In machine learning, model deployment is the process of integrating a machine learning model into an existing production environment where it can take in an input and return an output.

Imagine that you’ve spent several months creating a machine learning model that can determine if a transaction is fraudulent or not with a near-perfect f1 score. That’s great, but you’re not done yet. Ideally, you would want your model to determine if a transaction is fraudulent in real-time so that you can prevent it from going through in time. This is where model deployment comes in.

Most online resources focus on the prior steps to the machine learning life cycle like exploratory data analysis (EDA), model selection and model evaluation. However, model deployment is a topic that seems to be rarely discussed because it can be complicated. Deployment isn’t well understood by those without a background in software engineering or DevOps. 

In this article, you’ll learn what model deployment is, the high-level architecture of a model, different methods in deploying a model and factors to consider when determining your method of deployment.

 

What Is Model Deployment?

Deploying a machine learning model, also known as model deployment, simply means integrating a machine learning model into an existing production environment where it can take in an input and return an output. The purpose of deploying your model is so that you can make the predictions from a trained machine learning model available to others, whether that be users, management or other systems. 
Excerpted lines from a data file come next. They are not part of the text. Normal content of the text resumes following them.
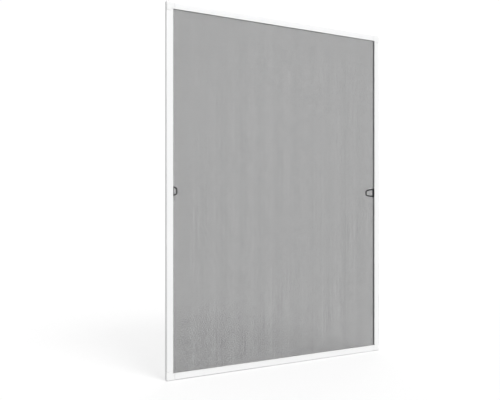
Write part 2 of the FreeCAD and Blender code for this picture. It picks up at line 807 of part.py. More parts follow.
def draw_loop(sketch, root, half_height, tip_radius):
    """A closed D: a straight root, two sides that draw together, and a tip with two rounded corners."""
    start_x = value_of(root)
    half = value_of(half_height)
    radius = value_of(tip_radius)
    middle_x = "handle_reach - handle_tip_radius"
    upper_middle = FreeCAD.Vector(value_of(middle_x), value_of("handle_tip_spread"), 0)
    lower_middle = FreeCAD.Vector(upper_middle.x, -upper_middle.y, 0)
    reach = upper_middle.x - start_x
    rise = half - upper_middle.y
    slope = math.atan2(rise, reach) - math.asin(radius / math.hypot(rise, reach))
    touch = upper_middle + FreeCAD.Vector(math.sin(slope), math.cos(slope), 0) * radius
    front = upper_middle.x + radius
    root_side = sketch.addGeometry(Part.LineSegment(
        FreeCAD.Vector(start_x, half, 0), FreeCAD.Vector(start_x, -half, 0)))
    lower_side = sketch.addGeometry(Part.LineSegment(
        FreeCAD.Vector(start_x, -half, 0), FreeCAD.Vector(touch.x, -touch.y, 0)))
    up = FreeCAD.Vector(0, 0, 1)
    sweep = math.pi / 2 - slope
    lower_corner = sketch.addGeometry(Part.ArcOfCircle(Part.Circle(lower_middle, up, radius), -sweep, 0))
    tip_side = sketch.addGeometry(Part.LineSegment(
        FreeCAD.Vector(front, lower_middle.y, 0), FreeCAD.Vector(front, upper_middle.y, 0)))
    upper_corner = sketch.addGeometry(Part.ArcOfCircle(Part.Circle(upper_middle, up, radius), 0, sweep))
    upper_side = sketch.addGeometry(Part.LineSegment(touch, FreeCAD.Vector(start_x, half, 0)))
    sketch.addConstraint(Sketcher.Constraint("Coincident", root_side, 2, lower_side, 1))
    sketch.addConstraint(Sketcher.Constraint("Tangent", lower_side, 2, lower_corner, 1))
    sketch.addConstraint(Sketcher.Constraint("Tangent", lower_corner, 2, tip_side, 1))
    sketch.addConstraint(Sketcher.Constraint("Tangent", tip_side, 2, upper_corner, 1))
    sketch.addConstraint(Sketcher.Constraint("Tangent", upper_corner, 2, upper_side, 1))
    sketch.addConstraint(Sketcher.Constraint("Coincident", upper_side, 2, root_side, 1))
    constrain_point(sketch, root_side, 1, root, half_height)
    constrain_point(sketch, root_side, 2, root, f"0 - ({half_height})")
    constrain_point(sketch, lower_corner, 3, middle_x, "0 - handle_tip_spread")
    constrain_point(sketch, upper_corner, 3, middle_x, "handle_tip_spread")
    size = Sketcher.Constraint("Radius", upper_corner, radius)
    bind(sketch, f"Constraints[{sketch.addConstraint(size)}]", tip_radius)


def drill_handle_base(body, name):
    """Countersunk holes through the base for its two screws."""
    for number, along in ((1, -0.5), (2, 0.5)):
        half = new_sketch(body, f"{name}_hole_{number}", "XY_Plane", f"{along} * handle_screw_spacing")
        middle = back("frame_depth - handle_screw_from_rear")
        shank = "screw_diameter / 2 + screw_clearance"
        head = "countersunk_head_diameter / 2 + countersink_clearance"
        top = "handle_base_thickness"
        draw_polygon(half, [
            ("0 - wall", middle), (f"{top} + wall", middle), (f"{top} + wall", f"{middle} + {head}"),
            (top, f"{middle} + {head}"), (f"{top} - countersunk_head_height", f"{middle} + {shank}"),
            ("0 - wall", f"{middle} + {shank}"),
        ])
        doc.recompute()
        before = body.Shape.Volume
        groove = body.newObject("PartDesign::Groove", f"{name}_hole_{number}_cut")
        groove.Profile = half
        groove.ReferenceAxis = (half, ["Edge1"])
        groove.Angle = 360
        doc.recompute()
        if body.Shape.Volume >= before:
            raise RuntimeError(f"{groove.Name} cuts nothing")


def make_handles():
    """One handle on each stile's inner face, the right one turned half round."""
    left = make_handle("pull_handle_left")
    place(left, x="face_width - frame_width / 2", z="handle_middle")
    right = make_handle("pull_handle_right")
    place(right, x="frame_width / 2 - face_width", z="handle_middle", turn_about_y=180)
    return [left, right]


def make_handle_screws():
    """Two screws for each handle, as one group."""
    screws = []
    for side, sign, turn in (("left", -1, 0), ("right", 1, 180)):
        for number, along in ((1, -0.5), (2, 0.5)):
            screw = make_countersunk_screw(f"handle_screw_{side}_{number}")
            place(screw,
                  x=f"{sign} * (frame_width / 2 - face_width - handle_base_thickness)",
                  y=back("frame_depth - handle_screw_from_rear"),
                  z=f"handle_middle + {along} * handle_screw_spacing", turn_about_y=turn)
            screws.append(screw)
    return gather("handle_screws", screws)


def check_document(nodes):
    """Stops on a failed object or on a sub-part without a valid shape."""
    for thing in doc.Objects:
        if "Invalid" in thing.State or "Error" in thing.State:
            raise RuntimeError(f"{thing.Name} failed: {thing.State}")
    for node in nodes:
        if node.Shape.isNull() or not node.Shape.isValid():
            raise RuntimeError(f"{node.Label} has no valid shape")


def main():
    """Builds every sub-part and writes one file for each."""
    fill_sheet()
    nodes = make_frame_profiles()
    nodes += make_corners()
    nodes.append(make_insect_mesh())
    nodes += make_splines()
    nodes += make_brush_seals()
    nodes += make_hooks()
    nodes.append(make_hook_screws())
    nodes += make_handles()
    nodes.append(make_handle_screws())
    doc.recompute()
    check_document(nodes)
    os.makedirs("parts", exist_ok=True)
    for node in nodes:
        node.Shape.exportStep(f"parts/{node.Label}.step")
        print(node.Label, len(node.Shape.Solids), round(node.Shape.Volume, 1))


main()
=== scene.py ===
"""Looks of the window insect screen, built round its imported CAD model.

Lengths are in metres and follow the CAD: X along the width, Y from the outdoor face to the window,
Z up, and the origin is the middle of the bottom rail's underside.
"""
import math

import bpy
import numpy as np
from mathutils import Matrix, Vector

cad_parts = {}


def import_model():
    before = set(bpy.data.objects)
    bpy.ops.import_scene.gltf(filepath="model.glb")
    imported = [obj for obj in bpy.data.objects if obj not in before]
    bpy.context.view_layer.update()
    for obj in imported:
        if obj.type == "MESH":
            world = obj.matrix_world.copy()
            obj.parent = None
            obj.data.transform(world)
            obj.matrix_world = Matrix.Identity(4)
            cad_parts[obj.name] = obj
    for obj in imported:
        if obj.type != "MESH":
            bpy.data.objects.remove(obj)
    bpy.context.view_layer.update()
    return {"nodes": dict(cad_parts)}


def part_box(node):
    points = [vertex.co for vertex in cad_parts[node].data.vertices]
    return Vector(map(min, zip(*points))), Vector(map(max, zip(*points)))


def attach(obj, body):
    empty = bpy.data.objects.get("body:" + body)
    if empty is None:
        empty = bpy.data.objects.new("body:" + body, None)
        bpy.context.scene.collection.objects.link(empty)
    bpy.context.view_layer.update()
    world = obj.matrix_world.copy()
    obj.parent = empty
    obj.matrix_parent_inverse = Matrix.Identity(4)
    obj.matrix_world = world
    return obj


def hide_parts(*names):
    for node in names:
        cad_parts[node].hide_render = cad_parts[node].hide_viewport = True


MM = 0.001
FULL_TURN = 2 * math.pi
SIDES = ("top", "bottom", "left", "right")
CORNERS = ("top_left", "top_right", "bottom_left", "bottom_right")

# Frame sizes, as in the part's source
FRAME_WIDTH = 1000 * MM
FRAME_HEIGHT = 1400 * MM
FRAME_DEPTH = 11 * MM
FACE_WIDTH = 27 * MM

# A corner block's arms reach this far past the face's width, and the painted shade on its legs starts a
# hair beyond
CORNER_ARM = 6 * MM
HAIR = 0.05 * MM
LEG_START = FACE_WIDTH + CORNER_ARM + HAIR

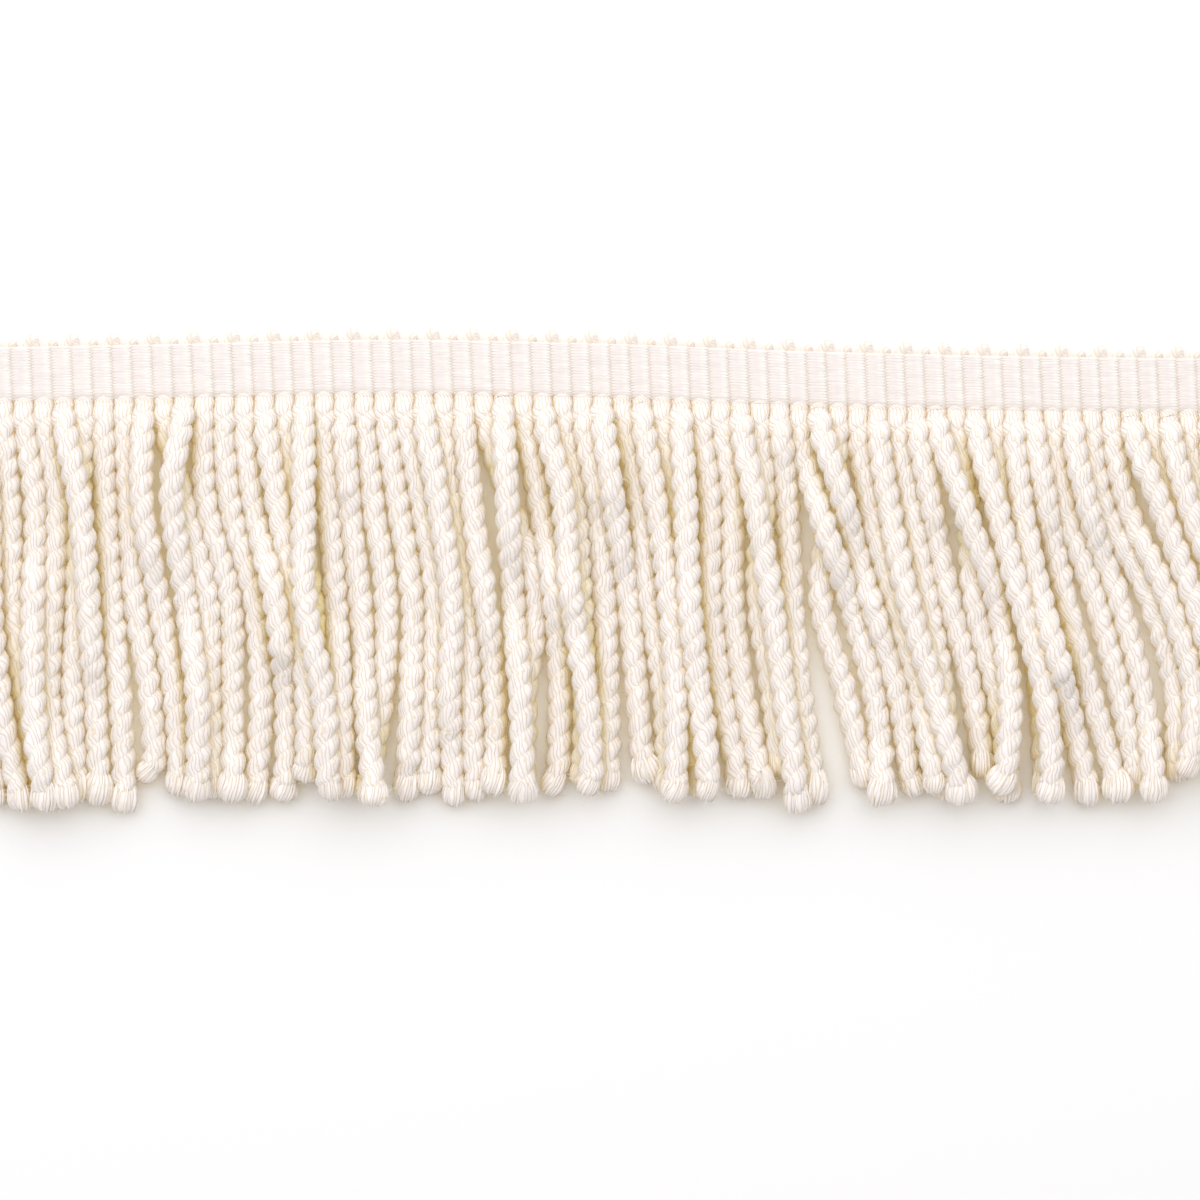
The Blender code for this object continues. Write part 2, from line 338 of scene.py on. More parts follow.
FIBRE_HEIGHT = 0.5
SPECULAR_LEVEL = 0.25
SHEEN_WEIGHT = 0.4
SHEEN_ROUGHNESS = 0.4
THROUGH_SHARE = 0.6


def yarn_material(name, crest, crevice, deep, relief, lit_through, strip=None):
    """Cotton yarn that follows the piece's own UV map of yarns.

    Light that has already met the cotton once also passes through it, and fills the gaps.
    """
    made = bpy.data.materials.new(name)
    made.use_nodes = True
    tree = made.node_tree
    shader = tree.nodes["Principled BSDF"]
    lie = node(tree, "ShaderNodeUVMap", {"uv_map": "yarns"}).outputs[0]
    split = node(tree, "ShaderNodeSeparateXYZ", Vector=lie).outputs
    # A mask of painted shade on the mesh: 0 in the open, 1 far down between neighbours.
    shelter = node(tree, "ShaderNodeAttribute", {"attribute_name": "shelter"}).outputs["Fac"]
    yarn = node(
        tree,
        "ShaderNodeGroup",
        {"node_tree": bpy.data.node_groups["cotton_yarn"]},
        Across=split[0],
        Along=split[1],
        Shelter=shelter,
        Crest=(*crest, 1.0),
        Crevice=(*crevice, 1.0),
        Deep=(*deep, 1.0),
        Fibre_Height=FIBRE_HEIGHT,
    ).outputs
    if strip:
        on_strip = node(tree, "ShaderNodeAttribute", {"attribute_name": "strip"}).outputs["Fac"]
        striped = colour_mix(tree, on_strip, (*crest, 1.0), (*strip, 1.0))
        tree.links.new(striped, yarn["Colour"].node.inputs["Crest"])
    bump = node(tree, "ShaderNodeBump", Height=yarn["Height"], Distance=relief * MM, Strength=1.0)
    tree.links.new(yarn["Colour"], shader.inputs["Base Color"])
    tree.links.new(yarn["Roughness"], shader.inputs["Roughness"])
    tree.links.new(bump.outputs[0], shader.inputs["Normal"])
    shader.inputs["Specular IOR Level"].default_value = SPECULAR_LEVEL
    shader.inputs["Sheen Weight"].default_value = SHEEN_WEIGHT
    shader.inputs["Sheen Roughness"].default_value = SHEEN_ROUGHNESS
    matt = node(tree, "ShaderNodeBsdfDiffuse", Color=(*lit_through, 1.0)).outputs[0]
    through = node(tree, "ShaderNodeBsdfTranslucent", Color=(*lit_through, 1.0)).outputs[0]
    soft = node(tree, "ShaderNodeMixShader", _0=THROUGH_SHARE, _1=matt, _2=through).outputs[0]
    seen = node(tree, "ShaderNodeLightPath").outputs["Is Camera Ray"]
    cotton = node(tree, "ShaderNodeMixShader", _0=seen, _1=soft, _2=shader.outputs[0]).outputs[0]
    tree.links.new(cotton, tree.nodes["Material Output"].inputs["Surface"])
    return made


cotton_yarn_group()
band_cotton = yarn_material(
    "band_cotton",
    crest=(0.815, 0.745, 0.728),
    crevice=(0.82, 0.74, 0.69),
    deep=(0.84, 0.75, 0.59),
    relief=0.03,
    lit_through=(1.0, 0.95, 0.9),
    strip=(0.85, 0.815, 0.79),
)
heading = add_piece("heading_weave", heading_mesh(), band_cotton)
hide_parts("heading")


# --- The turned weft ------------------------------------------------------------------------------
# Above the heading the weft turns from each rib into the next and shows as a row of small loops.
# Every second loop is a little larger and stands further out.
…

Model deployment is closely related to machine learning systems architecture, which refers to the arrangement and interactions of software components within a system to achieve a predefined goal.

 

Model Deployment Criteria

Before you deploy a model, there are a couple of criteria that your machine learning model needs to achieve before it’s ready for deployment:

  1. Portability: This refers to the ability of your software to be transferred from one machine or system to another. A portable model is one with a relatively low response time and one that can be rewritten with minimal effort.
  2. Scalability: This refers to how large your model can scale. A scalable model is one that doesn’t need to be redesigned to maintain its performance.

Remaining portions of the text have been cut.